Подобно любому чужаку, принятому в некий клуб, к которому, по его собственному мнению, он не имеет права принадлежать, Хедли досконально ознакомился с особым языком театра и чтил его традиции и ритуалы. Так, каждый вечер он тщательно и с большим удовольствием готовил площадку для особой актерской группы, образованной в первые дни постановки пьесы; ее членами были всего лишь три актера, последними покидавшие сцену в финале «Ричарда из Бордо». Согласно устоявшимся правилам, после каждого из спектаклей, за исключением дневных, Хедли — а в его отсутствие Маккракен — во время финального акта ставил за кулисами маленький столик и три стула. Первым сцену покидал Льюис Флеминг, игравший Болингброка,[12] и открывал заранее приготовленную бутылку клерета, качество которого, кстати, с успехом пьесы существенно улучшилось. Вторым со сцены уходил верный слуга короля, и во время паузы перед последней, полной горечи и сожаления репликой Джона Терри он старательно разливал вино по бокалам. Как только пьеса заканчивалась, Терри присоединялся к этим двум, и они выпивали за успех следующего представления, а после многочисленных выходов на аплодисменты все трое возвращались к столику и, смакуя, допивали бутылку.

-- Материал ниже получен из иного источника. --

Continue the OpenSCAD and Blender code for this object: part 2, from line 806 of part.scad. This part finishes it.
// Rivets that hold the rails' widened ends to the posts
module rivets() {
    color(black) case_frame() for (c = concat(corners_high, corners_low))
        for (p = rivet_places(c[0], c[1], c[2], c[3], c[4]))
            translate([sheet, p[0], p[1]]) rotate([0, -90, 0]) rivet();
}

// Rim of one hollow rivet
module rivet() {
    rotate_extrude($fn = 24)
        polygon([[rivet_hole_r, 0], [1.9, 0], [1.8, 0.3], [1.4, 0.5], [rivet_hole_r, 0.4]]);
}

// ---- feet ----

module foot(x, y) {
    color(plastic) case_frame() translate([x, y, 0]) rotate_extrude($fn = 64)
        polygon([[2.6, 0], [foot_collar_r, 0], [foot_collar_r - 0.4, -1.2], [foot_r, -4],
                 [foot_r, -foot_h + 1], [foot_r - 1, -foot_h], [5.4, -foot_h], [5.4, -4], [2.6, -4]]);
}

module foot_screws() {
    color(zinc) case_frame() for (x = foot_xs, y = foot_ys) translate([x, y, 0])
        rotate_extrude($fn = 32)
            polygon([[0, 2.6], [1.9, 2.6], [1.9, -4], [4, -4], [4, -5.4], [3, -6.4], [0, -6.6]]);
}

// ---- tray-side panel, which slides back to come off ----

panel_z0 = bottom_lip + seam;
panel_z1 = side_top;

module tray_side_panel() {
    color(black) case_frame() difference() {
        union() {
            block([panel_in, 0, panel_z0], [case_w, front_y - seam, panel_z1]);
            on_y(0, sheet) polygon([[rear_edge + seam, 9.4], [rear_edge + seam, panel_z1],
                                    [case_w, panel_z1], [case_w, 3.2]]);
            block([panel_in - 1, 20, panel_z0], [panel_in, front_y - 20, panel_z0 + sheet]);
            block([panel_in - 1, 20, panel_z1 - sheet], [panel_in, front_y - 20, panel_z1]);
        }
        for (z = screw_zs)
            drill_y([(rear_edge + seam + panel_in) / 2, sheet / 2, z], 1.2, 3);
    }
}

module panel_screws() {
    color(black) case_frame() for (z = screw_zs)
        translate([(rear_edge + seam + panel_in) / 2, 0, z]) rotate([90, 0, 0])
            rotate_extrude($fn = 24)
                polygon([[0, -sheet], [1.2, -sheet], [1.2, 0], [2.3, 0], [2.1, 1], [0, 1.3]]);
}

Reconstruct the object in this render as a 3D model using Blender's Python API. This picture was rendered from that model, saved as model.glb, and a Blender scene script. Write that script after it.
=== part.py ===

Сегодня вечером, когда Обри должен был выйти на сцену в роли стражника, которую Хедли и сам нередко исполнял, к этой группе в его лице присоединялся четвертый член, и так как продюсер пил исключительно шотландское виски, в обязанность младшего помощника режиссера входило добавить к сервировке стола графинчик с этим напитком. Мысль о том, что его вот-вот выбросят из театрального мира, ужасала Хедли намного сильнее, чем даже страх перед арестом, и рассчитывать он теперь мог только на милость Обри. Готовясь к вечернему представлению и ставя на полку рядом с бутылкой клерета графинчик с виски, Хедли думал о том, что сделал бы все на свете, только бы ему поверили.